Hansen’s staff is made up of 10 to 12 interpreters. “Many of the staff have helped for five years or more,” she explained. “However, not everyone is familiar with cattle so it was a little fun explaining what Expo is to our staff.”
Interpreters range from college professors to students, there are even ag-industry personnel available to aid with questions related to dairy. One of the staffers is Hansen’s daughter-in-law, Karen Tinglev-Hansen, who enjoys helping the visitors.
“I don’t have an agricultural background,” shared Tingler-Hansen. “I just enjoy helping the international guests by answering questions and making them feel welcome.”
Like many of the interpreters, Tinglev-Hansen can speak multiple languages including Spanish, English, German, and Portuguese, and even has experience with teaching.
“It’s not uncommon for translators to speak multiple languages. Once you learn one language, it’s a matter of using similarities to branch over into another,” she said.
Hansen found her niche for translation by means of her family. “My mother introduced me into multiple languages. I also enjoy meeting new people so interpretation was a unique fit,” she explained. “I enjoy conversation and exploring.

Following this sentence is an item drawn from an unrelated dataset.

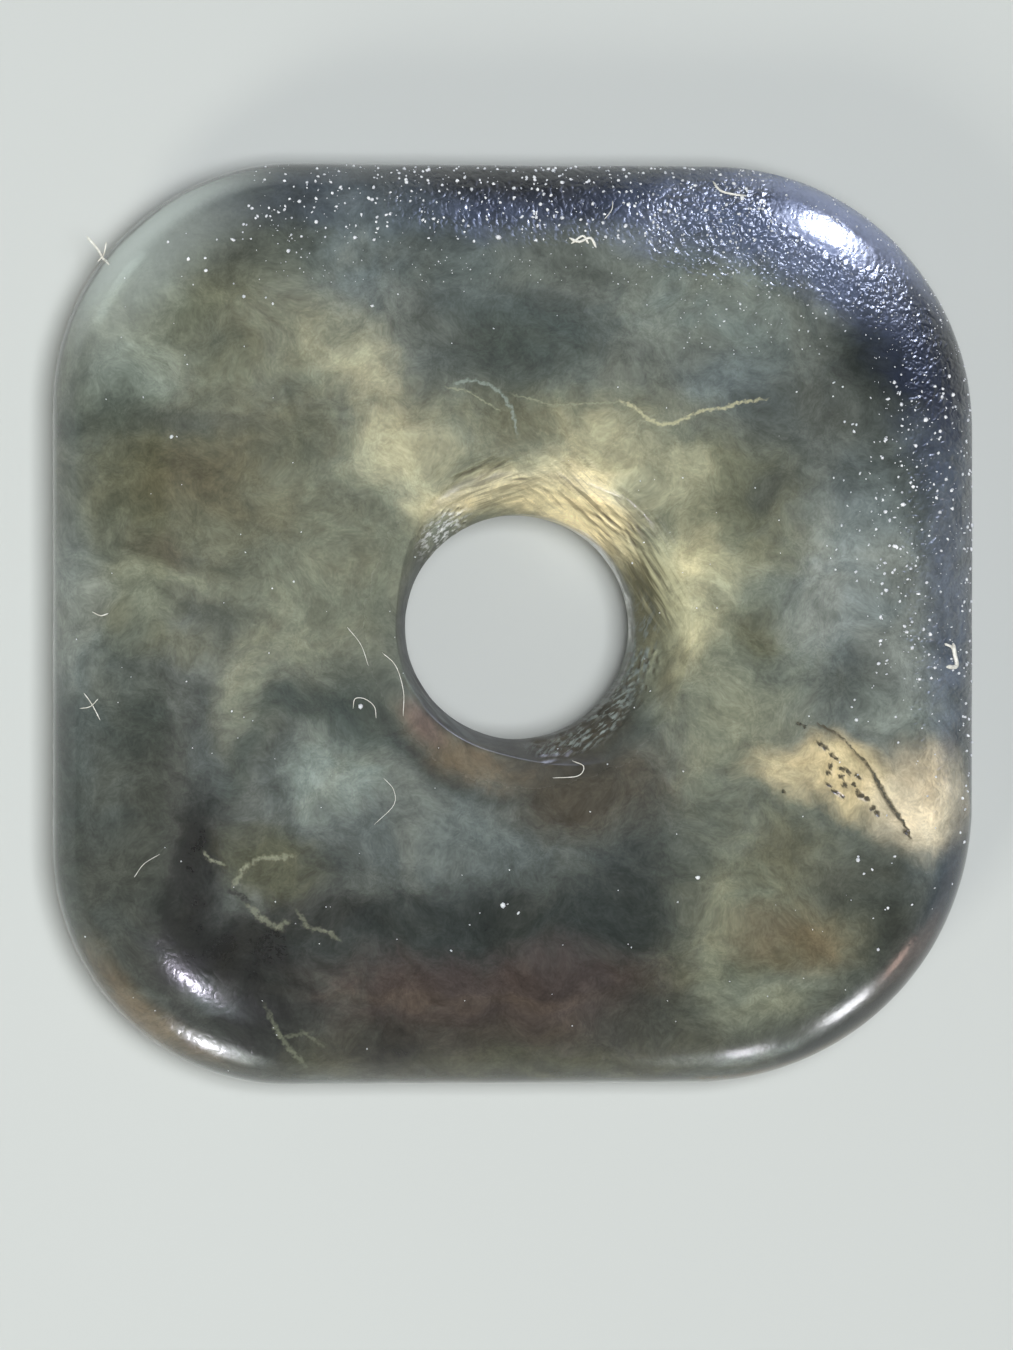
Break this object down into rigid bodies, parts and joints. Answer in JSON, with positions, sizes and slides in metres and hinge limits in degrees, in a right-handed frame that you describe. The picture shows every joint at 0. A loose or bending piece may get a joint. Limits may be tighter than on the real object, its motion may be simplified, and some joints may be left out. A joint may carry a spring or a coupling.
{
  "type": "jade bi disc",
  "caption": "Small rounded-square bi disc of cloudy polished jade, with a central round bore that flares at each face and a fully rounded rim.",
  "frame": {"origin": "centre of the resting underside's outline, at the foot of the plaque", "axes": "+Z through the thickness, out of the front face; +X to the right edge of the front face; +Y to its top edge"},
  "size_m": [0.0242, 0.024, 0.0046],
  "materials": {
    "jade": "hand polished, cloudy grey-green, slightly translucent"
  },
  "bodies": {
    "root": {"jade_bi": "jade"}
  },
  "joints": []
}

Oftentimes, I find myself sharing Wisconsin’s products and locations with visitors who want more added to their experience, too.”

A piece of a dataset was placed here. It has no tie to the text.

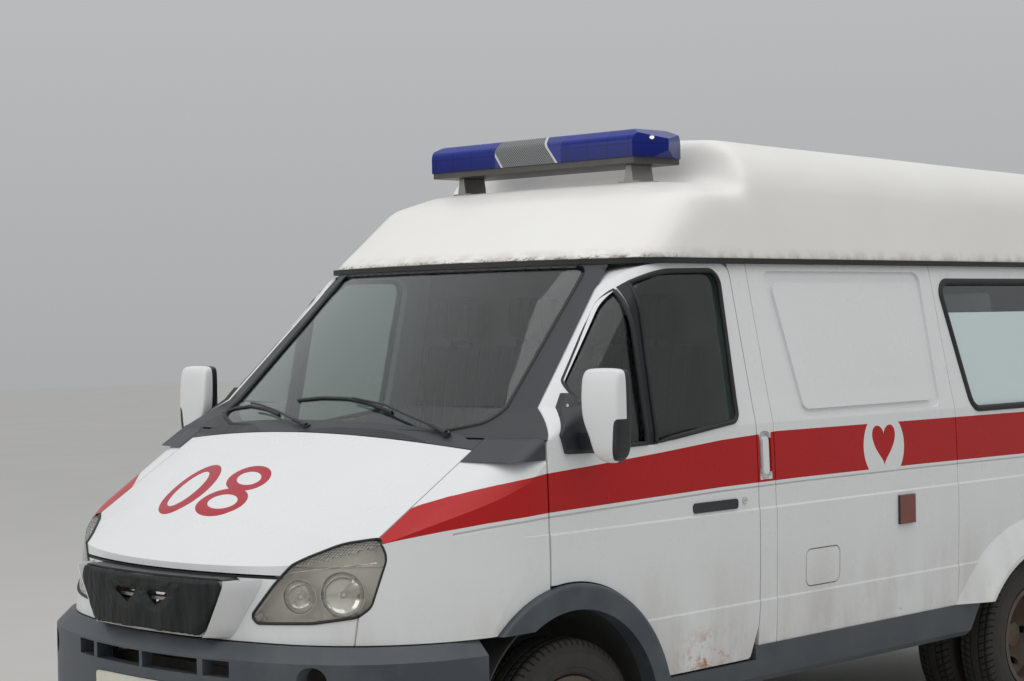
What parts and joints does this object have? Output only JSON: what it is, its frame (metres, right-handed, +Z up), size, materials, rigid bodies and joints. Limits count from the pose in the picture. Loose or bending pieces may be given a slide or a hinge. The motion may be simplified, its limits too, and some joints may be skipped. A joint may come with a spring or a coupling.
{
  "type": "ambulance",
  "caption": "van ambulance with a high stepped roof cap, light bar, opening cab doors, twin rear doors, bonnet, steering and rolling wheels",
  "frame": {"origin": "middle of the box on the ground", "axes": "+X is the vehicle's left side, -Y is its front, +Z is up"},
  "size_m": [2.344, 5.5, 2.452],
  "materials": {
    "paint": "white vehicle paint, lightly weathered",
    "chassis_steel": "black chassis paint with road dirt",
    "black_trim": "satin black moulding",
    "black_rubber": "black rubber strip",
    "grey_plastic": "dark grey grained moulding",
    "clear_glass": "clear safety glass",
    "frosted_glass": "frosted below, clear strip above",
    "grille_plastic": "light grey grille moulding",
    "vinyl": "black quilted vinyl",
    "lens": "clear lamp lens",
    "reflector": "bright lamp reflector",
    "cast_steel": "dark cast steel",
    "spring_steel": "dark spring steel",
    "bar_metal": "grey painted metal",
    "blue_lens": "blue beacon dome",
    "lamp_plastic": "red and amber lamp plastic",
    "white_plastic": "white mirror shell",
    "wheel_steel": "rusty brown wheel steel",
    "roof_gelcoat": "creamy white fibreglass",
    "tyre_rubber": "black tyre rubber",
    "floor_steel": "dark floor and wheel liners",
    "partition_board": "pale grey partition",
    "dash_plastic": "dark grey dashboard",
    "seat_cloth": "dark grey seat cloth",
    "engine_iron": "dark engine block",
    "tank_plastic": "black tank moulding",
    "exhaust_steel": "weathered exhaust steel"
  },
  "bodies": {
    "body": {"chassis_frame": "chassis_steel", "windscreen_frame": "black_trim", "cowl_panel": "black_trim", "drip_rails": "black_rubber", "front_axle": "chassis_steel", "rear_axle": "cast_steel", "front_bumper": "grey_plastic", "front_wings": "paint", "nose_panel": "paint", "grille": "grille_plastic", "grille_cover": "vinyl", "headlamp_lenses": "lens", "headlamps": "reflector", "leaf_springs": "spring_steel", "light_bar_base": "bar_metal", "light_bar_domes": "blue_lens", "lower_trims": "grey_plastic", "marker_lamps": "lamp_plastic", "roof_cap": "roof_gelcoat", "side_panel_left": "paint", "side_panel_right": "paint", "side_windows": "frosted_glass", "sliding_door": "paint", "windscreen": "clear_glass", "floor_pan": "floor_steel", "cab_partition": "partition_board", "rear_bumper": "grey_plastic", "wipers": "black_trim", "dashboard": "dash_plastic", "seats": "seat_cloth", "engine_block": "engine_iron", "fuel_tank": "tank_plastic", "exhaust": "exhaust_steel"},
    "bonnet": {"bonnet": "paint"},
    "front_door_left": {"door_front_left": "paint", "glass_front_left": "clear_glass", "mirror_left": "white_plastic"},
    "front_door_right": {"door_front_right": "paint", "glass_front_right": "clear_glass", "mirror_right": "white_plastic"},
    "rear_door_left": {"door_rear_left": "paint", "glass_rear_left": "clear_glass"},
    "rear_door_right": {"door_rear_right": "paint", "glass_rear_right": "clear_glass"},
    "fuel_flap": {"fuel_flap": "paint"},
    "knuckle_left": {"knuckle_left": "cast_steel"},
    "knuckle_right": {"knuckle_right": "cast_steel"},
    "wheel_front_left": {"rim_front_left": "wheel_steel", "tyre_front_left": "tyre_rubber"},
    "wheel_front_right": {"rim_front_right": "wheel_steel", "tyre_front_right": "tyre_rubber"},
    "wheel_rear_left": {"rims_rear_left": "wheel_steel", "tyres_rear_left": "tyre_rubber"},
    "wheel_rear_right": {"rims_rear_right": "wheel_steel", "tyres_rear_right": "tyre_rubber"}
  },
  "joints": [
    {"name": "steer_left", "type": "hinge", "parent": "body", "child": "knuckle_left", "pos_m": [0.75, -1.7, 0.342], "axis": [0, 0, 1], "range_deg": [-34, 34]},
    {"name": "steer_right", "type": "hinge", "parent": "body", "child": "knuckle_right", "pos_m": [-0.75, -1.7, 0.342], "axis": [0, 0, 1], "range_deg": [-34, 34]},
    {"name": "roll_front_left", "type": "hinge", "parent": "knuckle_left", "child": "wheel_front_left", "pos_m": [0.85, -1.7, 0.342], "axis": [1, 0, 0], "continuous": true},
    {"name": "roll_front_right", "type": "hinge", "parent": "knuckle_right", "child": "wheel_front_right", "pos_m": [-0.85, -1.7, 0.342], "axis": [1, 0, 0], "continuous": true},
    {"name": "roll_rear_left", "type": "hinge", "parent": "body", "child": "wheel_rear_left", "pos_m": [0.78, 1.2, 0.342], "axis": [1, 0, 0], "continuous": true},
    {"name": "roll_rear_right", "type": "hinge", "parent": "body", "child": "wheel_rear_right", "pos_m": [-0.78, 1.2, 0.342], "axis": [1, 0, 0], "continuous": true},
    {"name": "door_front_left_hinge", "type": "hinge", "parent": "body", "child": "front_door_left", "pos_m": [0.987, -1.827, 0.9], "axis": [0, 0, -1], "range_deg": [0, 70]},
    {"name": "door_front_right_hinge", "type": "hinge", "parent": "body", "child": "front_door_right", "pos_m": [-0.987, -1.827, 0.9], "axis": [0, 0, 1], "range_deg": [0, 70]},
    {"name": "door_rear_left_hinge", "type": "hinge", "parent": "body", "child": "rear_door_left", "pos_m": [0.881, 2.703, 1.2], "axis": [0, 0, -1], "range_deg": [0, 180]},
    {"name": "door_rear_right_hinge", "type": "hinge", "parent": "body", "child": "rear_door_right", "pos_m": [-0.881, 2.703, 1.2], "axis": [0, 0, 1], "range_deg": [0, 180]},
    {"name": "bonnet_hinge", "type": "hinge", "parent": "body", "child": "bonnet", "pos_m": [0, -1.985, 1.376], "axis": [-1, 0, 0], "range_deg": [0, 60]},
    {"name": "fuel_flap_hinge", "type": "hinge", "parent": "body", "child": "fuel_flap", "pos_m": [0.9775, -0.4345, 0.7975], "axis": [0, 0, -1], "range_deg": [0, 90]}
  ],
  "couplings": [
    {"joint": "steer_right", "follows": "steer_left", "ratio": 1}
  ]
}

The now Wisconsin local, originally born in Monterey, Mexico, came to America at the age of 3. “While at home, my family always spoke Spanish, so I was completely bilingual,” she shared. “It wasn’t until high school and college that I took Portuguese and more Spanish classes. I currently speak English, Spanish, and some Portuguese.”
Hansen began interpreting for World Dairy Expo many years ago, but also interprets for the Municipal Court in the Village of Shorewood Hills, Wis. “I presently work as a bilingual legal administrative assistant at the Dane County District Attorney’s Office and utilize my speaking and writing abilities to assist victims who speak Spanish,” she said.
The Expo advantage
World Dairy Expo has excelled by generating ways for local and international guests to have the same quality experience. Last year, the majority of visitors came from the countries of Canada, China, Mexico, Brazil, and Japan, so to ease registration and guest interaction, Expo utilizes electronic kiosks, translated media, and international announcers along with welcome staff. There is an international lounge that can be used for conducting business and relaxation, and a reception is also a favorite for international visitors.
“We always take pride in visitors enjoying their stay during World Dairy Expo,” commented Hansen. “The show and staff has always made extra efforts to include everyone.”